__Object modeling scripts__.
● ● ● ● ● ● ●

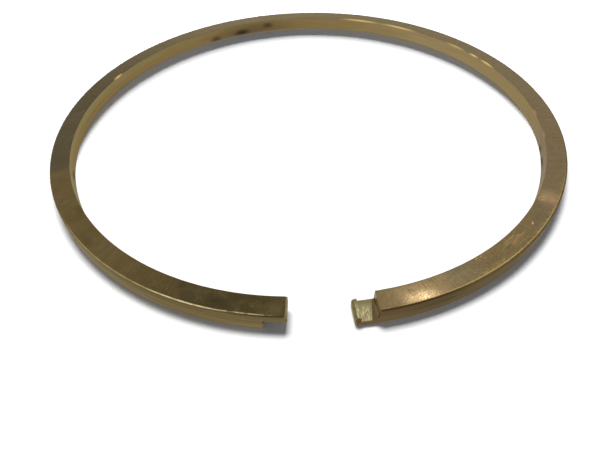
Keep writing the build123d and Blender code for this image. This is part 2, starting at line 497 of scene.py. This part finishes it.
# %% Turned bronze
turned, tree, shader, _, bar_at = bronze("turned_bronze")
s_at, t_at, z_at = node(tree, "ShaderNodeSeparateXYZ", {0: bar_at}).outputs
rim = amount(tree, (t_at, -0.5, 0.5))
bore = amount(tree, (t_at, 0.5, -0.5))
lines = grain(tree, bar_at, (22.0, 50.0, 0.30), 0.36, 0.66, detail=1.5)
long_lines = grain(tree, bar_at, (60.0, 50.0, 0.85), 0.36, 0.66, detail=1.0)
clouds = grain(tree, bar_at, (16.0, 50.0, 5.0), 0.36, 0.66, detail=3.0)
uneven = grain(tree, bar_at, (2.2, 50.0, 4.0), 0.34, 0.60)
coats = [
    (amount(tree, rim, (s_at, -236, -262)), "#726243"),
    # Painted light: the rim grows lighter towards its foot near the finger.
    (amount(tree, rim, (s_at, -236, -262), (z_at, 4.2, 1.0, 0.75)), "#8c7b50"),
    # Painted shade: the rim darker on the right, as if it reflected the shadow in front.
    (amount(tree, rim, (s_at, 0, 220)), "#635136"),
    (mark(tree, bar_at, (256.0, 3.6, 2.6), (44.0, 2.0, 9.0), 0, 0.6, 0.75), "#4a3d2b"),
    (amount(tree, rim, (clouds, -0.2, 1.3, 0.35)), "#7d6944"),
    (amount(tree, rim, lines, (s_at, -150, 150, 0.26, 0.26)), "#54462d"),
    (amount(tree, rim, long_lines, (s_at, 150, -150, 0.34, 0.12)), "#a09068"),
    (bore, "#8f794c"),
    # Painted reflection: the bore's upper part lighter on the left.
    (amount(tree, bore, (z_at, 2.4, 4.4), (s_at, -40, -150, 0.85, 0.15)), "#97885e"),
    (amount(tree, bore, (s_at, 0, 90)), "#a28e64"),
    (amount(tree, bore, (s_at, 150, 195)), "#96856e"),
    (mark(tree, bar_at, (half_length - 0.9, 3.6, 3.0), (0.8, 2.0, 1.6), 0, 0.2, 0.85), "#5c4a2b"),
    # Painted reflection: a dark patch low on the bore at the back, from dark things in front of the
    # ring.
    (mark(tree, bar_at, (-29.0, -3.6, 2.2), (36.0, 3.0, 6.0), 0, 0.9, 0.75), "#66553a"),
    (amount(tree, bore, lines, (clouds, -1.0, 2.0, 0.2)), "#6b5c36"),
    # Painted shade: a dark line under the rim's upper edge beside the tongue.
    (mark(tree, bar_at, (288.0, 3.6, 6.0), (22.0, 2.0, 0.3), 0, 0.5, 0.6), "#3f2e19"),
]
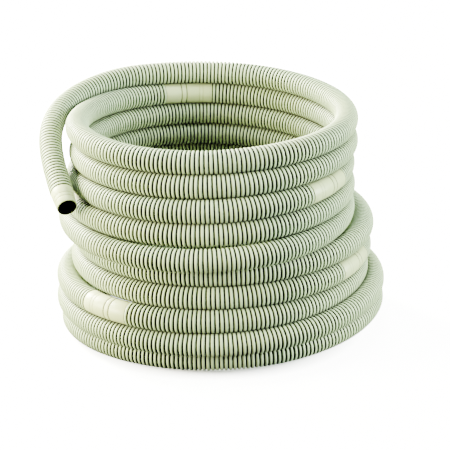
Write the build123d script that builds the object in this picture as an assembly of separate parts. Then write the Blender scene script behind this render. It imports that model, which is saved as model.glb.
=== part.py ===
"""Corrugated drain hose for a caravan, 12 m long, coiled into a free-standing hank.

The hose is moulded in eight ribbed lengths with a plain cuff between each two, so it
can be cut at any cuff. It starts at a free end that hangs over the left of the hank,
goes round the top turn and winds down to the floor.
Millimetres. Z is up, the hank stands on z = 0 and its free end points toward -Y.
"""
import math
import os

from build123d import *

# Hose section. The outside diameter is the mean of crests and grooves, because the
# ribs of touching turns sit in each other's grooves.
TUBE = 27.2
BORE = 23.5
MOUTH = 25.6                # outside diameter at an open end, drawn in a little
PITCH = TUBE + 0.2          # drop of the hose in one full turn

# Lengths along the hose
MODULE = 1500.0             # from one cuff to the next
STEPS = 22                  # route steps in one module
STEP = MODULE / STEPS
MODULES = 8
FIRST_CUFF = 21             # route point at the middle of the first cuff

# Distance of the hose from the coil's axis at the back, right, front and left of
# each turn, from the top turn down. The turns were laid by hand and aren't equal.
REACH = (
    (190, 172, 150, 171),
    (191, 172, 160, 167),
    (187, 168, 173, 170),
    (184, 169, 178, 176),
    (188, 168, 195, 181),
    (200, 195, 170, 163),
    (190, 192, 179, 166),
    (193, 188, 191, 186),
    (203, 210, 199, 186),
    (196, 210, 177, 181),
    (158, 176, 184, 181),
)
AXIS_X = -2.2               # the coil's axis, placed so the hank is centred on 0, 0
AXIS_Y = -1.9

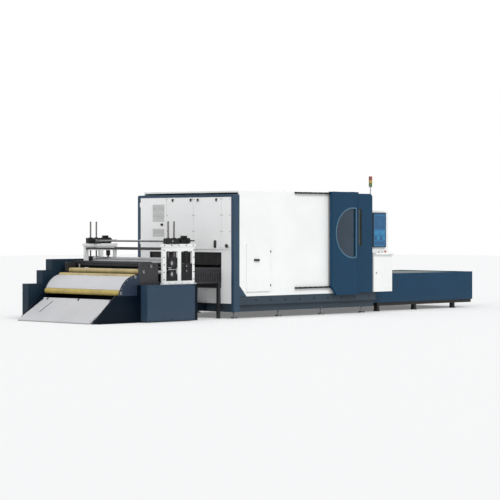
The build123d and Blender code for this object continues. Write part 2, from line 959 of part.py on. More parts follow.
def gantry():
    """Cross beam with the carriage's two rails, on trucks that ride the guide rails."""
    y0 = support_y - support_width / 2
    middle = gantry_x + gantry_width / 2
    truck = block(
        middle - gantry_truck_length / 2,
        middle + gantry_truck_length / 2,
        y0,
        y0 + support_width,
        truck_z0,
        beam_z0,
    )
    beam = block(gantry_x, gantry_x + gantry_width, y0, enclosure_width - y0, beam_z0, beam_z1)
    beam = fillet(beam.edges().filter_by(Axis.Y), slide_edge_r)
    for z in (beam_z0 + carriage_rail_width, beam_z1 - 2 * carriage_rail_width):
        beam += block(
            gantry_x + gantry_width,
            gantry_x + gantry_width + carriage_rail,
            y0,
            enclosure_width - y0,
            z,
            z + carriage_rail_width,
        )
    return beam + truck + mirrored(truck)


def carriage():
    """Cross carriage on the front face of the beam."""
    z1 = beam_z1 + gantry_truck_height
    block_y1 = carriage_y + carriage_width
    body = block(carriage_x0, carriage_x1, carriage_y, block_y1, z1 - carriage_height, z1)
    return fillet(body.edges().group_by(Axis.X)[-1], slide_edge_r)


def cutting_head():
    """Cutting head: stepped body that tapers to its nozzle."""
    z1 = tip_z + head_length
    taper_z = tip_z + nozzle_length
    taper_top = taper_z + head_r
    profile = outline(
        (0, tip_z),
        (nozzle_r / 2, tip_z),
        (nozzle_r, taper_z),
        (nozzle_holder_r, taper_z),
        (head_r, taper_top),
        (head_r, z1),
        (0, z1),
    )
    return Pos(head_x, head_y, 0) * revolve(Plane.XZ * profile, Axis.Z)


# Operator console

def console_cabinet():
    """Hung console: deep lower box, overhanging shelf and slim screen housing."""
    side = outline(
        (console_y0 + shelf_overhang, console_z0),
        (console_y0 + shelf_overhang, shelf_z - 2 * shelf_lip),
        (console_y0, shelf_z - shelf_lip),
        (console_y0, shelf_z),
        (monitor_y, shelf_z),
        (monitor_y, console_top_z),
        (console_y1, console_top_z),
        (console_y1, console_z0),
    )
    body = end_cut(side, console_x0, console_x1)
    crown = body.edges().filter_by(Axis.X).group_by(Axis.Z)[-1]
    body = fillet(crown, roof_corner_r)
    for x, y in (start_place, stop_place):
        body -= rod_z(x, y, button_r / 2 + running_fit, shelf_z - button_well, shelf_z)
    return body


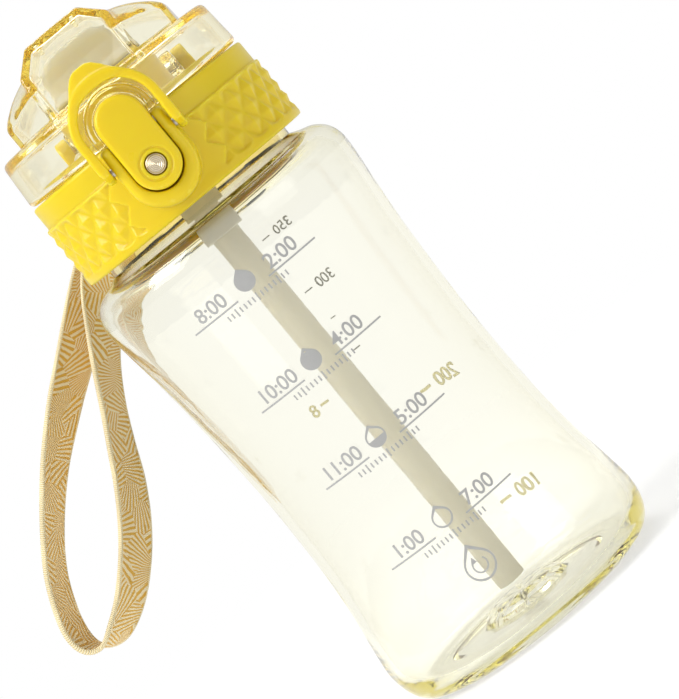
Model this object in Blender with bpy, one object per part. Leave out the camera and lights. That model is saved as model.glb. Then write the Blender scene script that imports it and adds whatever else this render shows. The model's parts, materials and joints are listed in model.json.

● ● ● ● ● ● ●

__Directions__. Repeat every entry word for word.

__Task answer__.
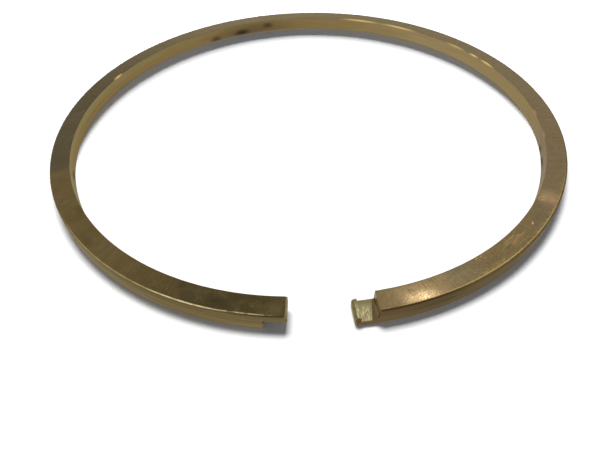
Keep writing the build123d and Blender code for this image. This is part 2, starting at line 497 of scene.py. This part finishes it.
# %% Turned bronze
turned, tree, shader, _, bar_at = bronze("turned_bronze")
s_at, t_at, z_at = node(tree, "ShaderNodeSeparateXYZ", {0: bar_at}).outputs
rim = amount(tree, (t_at, -0.5, 0.5))
bore = amount(tree, (t_at, 0.5, -0.5))
lines = grain(tree, bar_at, (22.0, 50.0, 0.30), 0.36, 0.66, detail=1.5)
long_lines = grain(tree, bar_at, (60.0, 50.0, 0.85), 0.36, 0.66, detail=1.0)
clouds = grain(tree, bar_at, (16.0, 50.0, 5.0), 0.36, 0.66, detail=3.0)
uneven = grain(tree, bar_at, (2.2, 50.0, 4.0), 0.34, 0.60)
coats = [
    (amount(tree, rim, (s_at, -236, -262)), "#726243"),
    # Painted light: the rim grows lighter towards its foot near the finger.
    (amount(tree, rim, (s_at, -236, -262), (z_at, 4.2, 1.0, 0.75)), "#8c7b50"),
    # Painted shade: the rim darker on the right, as if it reflected the shadow in front.
    (amount(tree, rim, (s_at, 0, 220)), "#635136"),
    (mark(tree, bar_at, (256.0, 3.6, 2.6), (44.0, 2.0, 9.0), 0, 0.6, 0.75), "#4a3d2b"),
    (amount(tree, rim, (clouds, -0.2, 1.3, 0.35)), "#7d6944"),
    (amount(tree, rim, lines, (s_at, -150, 150, 0.26, 0.26)), "#54462d"),
    (amount(tree, rim, long_lines, (s_at, 150, -150, 0.34, 0.12)), "#a09068"),
    (bore, "#8f794c"),
    # Painted reflection: the bore's upper part lighter on the left.
    (amount(tree, bore, (z_at, 2.4, 4.4), (s_at, -40, -150, 0.85, 0.15)), "#97885e"),
    (amount(tree, bore, (s_at, 0, 90)), "#a28e64"),
    (amount(tree, bore, (s_at, 150, 195)), "#96856e"),
    (mark(tree, bar_at, (half_length - 0.9, 3.6, 3.0), (0.8, 2.0, 1.6), 0, 0.2, 0.85), "#5c4a2b"),
    # Painted reflection: a dark patch low on the bore at the back, from dark things in front of the
    # ring.
    (mark(tree, bar_at, (-29.0, -3.6, 2.2), (36.0, 3.0, 6.0), 0, 0.9, 0.75), "#66553a"),
    (amount(tree, bore, lines, (clouds, -1.0, 2.0, 0.2)), "#6b5c36"),
    # Painted shade: a dark line under the rim's upper edge beside the tongue.
    (mark(tree, bar_at, (288.0, 3.6, 6.0), (22.0, 2.0, 0.3), 0, 0.5, 0.6), "#3f2e19"),
]
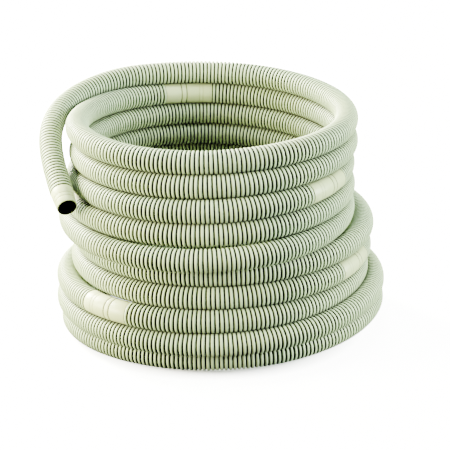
Write the build123d script that builds the object in this picture as an assembly of separate parts. Then write the Blender scene script behind this render. It imports that model, which is saved as model.glb.
=== part.py ===
"""Corrugated drain hose for a caravan, 12 m long, coiled into a free-standing hank.

The hose is moulded in eight ribbed lengths with a plain cuff between each two, so it
can be cut at any cuff. It starts at a free end that hangs over the left of the hank,
goes round the top turn and winds down to the floor.
Millimetres. Z is up, the hank stands on z = 0 and its free end points toward -Y.
"""
import math
import os

from build123d import *

# Hose section. The outside diameter is the mean of crests and grooves, because the
# ribs of touching turns sit in each other's grooves.
TUBE = 27.2
BORE = 23.5
MOUTH = 25.6                # outside diameter at an open end, drawn in a little
PITCH = TUBE + 0.2          # drop of the hose in one full turn

# Lengths along the hose
MODULE = 1500.0             # from one cuff to the next
STEPS = 22                  # route steps in one module
STEP = MODULE / STEPS
MODULES = 8
FIRST_CUFF = 21             # route point at the middle of the first cuff

# Distance of the hose from the coil's axis at the back, right, front and left of
# each turn, from the top turn down. The turns were laid by hand and aren't equal.
REACH = (
    (190, 172, 150, 171),
    (191, 172, 160, 167),
    (187, 168, 173, 170),
    (184, 169, 178, 176),
    (188, 168, 195, 181),
    (200, 195, 170, 163),
    (190, 192, 179, 166),
    (193, 188, 191, 186),
    (203, 210, 199, 186),
    (196, 210, 177, 181),
    (158, 176, 184, 181),
)
AXIS_X = -2.2               # the coil's axis, placed so the hank is centred on 0, 0
AXIS_Y = -1.9

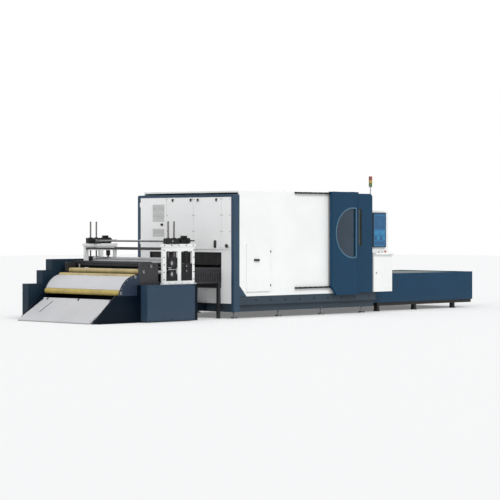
The build123d and Blender code for this object continues. Write part 2, from line 959 of part.py on. More parts follow.
def gantry():
    """Cross beam with the carriage's two rails, on trucks that ride the guide rails."""
    y0 = support_y - support_width / 2
    middle = gantry_x + gantry_width / 2
    truck = block(
        middle - gantry_truck_length / 2,
        middle + gantry_truck_length / 2,
        y0,
        y0 + support_width,
        truck_z0,
        beam_z0,
    )
    beam = block(gantry_x, gantry_x + gantry_width, y0, enclosure_width - y0, beam_z0, beam_z1)
    beam = fillet(beam.edges().filter_by(Axis.Y), slide_edge_r)
    for z in (beam_z0 + carriage_rail_width, beam_z1 - 2 * carriage_rail_width):
        beam += block(
            gantry_x + gantry_width,
            gantry_x + gantry_width + carriage_rail,
            y0,
            enclosure_width - y0,
            z,
            z + carriage_rail_width,
        )
    return beam + truck + mirrored(truck)


def carriage():
    """Cross carriage on the front face of the beam."""
    z1 = beam_z1 + gantry_truck_height
    block_y1 = carriage_y + carriage_width
    body = block(carriage_x0, carriage_x1, carriage_y, block_y1, z1 - carriage_height, z1)
    return fillet(body.edges().group_by(Axis.X)[-1], slide_edge_r)


def cutting_head():
    """Cutting head: stepped body that tapers to its nozzle."""
    z1 = tip_z + head_length
    taper_z = tip_z + nozzle_length
    taper_top = taper_z + head_r
    profile = outline(
        (0, tip_z),
        (nozzle_r / 2, tip_z),
        (nozzle_r, taper_z),
        (nozzle_holder_r, taper_z),
        (head_r, taper_top),
        (head_r, z1),
        (0, z1),
    )
    return Pos(head_x, head_y, 0) * revolve(Plane.XZ * profile, Axis.Z)


# Operator console

def console_cabinet():
    """Hung console: deep lower box, overhanging shelf and slim screen housing."""
    side = outline(
        (console_y0 + shelf_overhang, console_z0),
        (console_y0 + shelf_overhang, shelf_z - 2 * shelf_lip),
        (console_y0, shelf_z - shelf_lip),
        (console_y0, shelf_z),
        (monitor_y, shelf_z),
        (monitor_y, console_top_z),
        (console_y1, console_top_z),
        (console_y1, console_z0),
    )
    body = end_cut(side, console_x0, console_x1)
    crown = body.edges().filter_by(Axis.X).group_by(Axis.Z)[-1]
    body = fillet(crown, roof_corner_r)
    for x, y in (start_place, stop_place):
        body -= rod_z(x, y, button_r / 2 + running_fit, shelf_z - button_well, shelf_z)
    return body


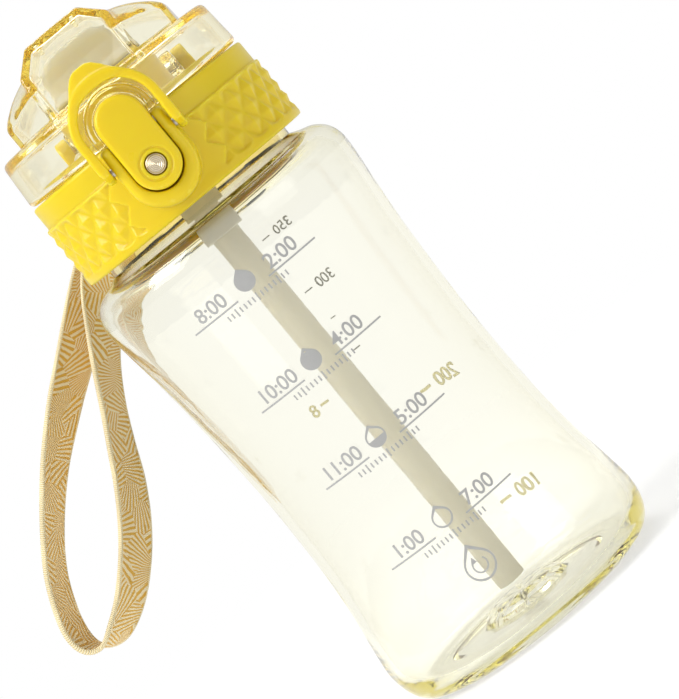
Model this object in Blender with bpy, one object per part. Leave out the camera and lights. That model is saved as model.glb. Then write the Blender scene script that imports it and adds whatever else this render shows. The model's parts, materials and joints are listed in model.json.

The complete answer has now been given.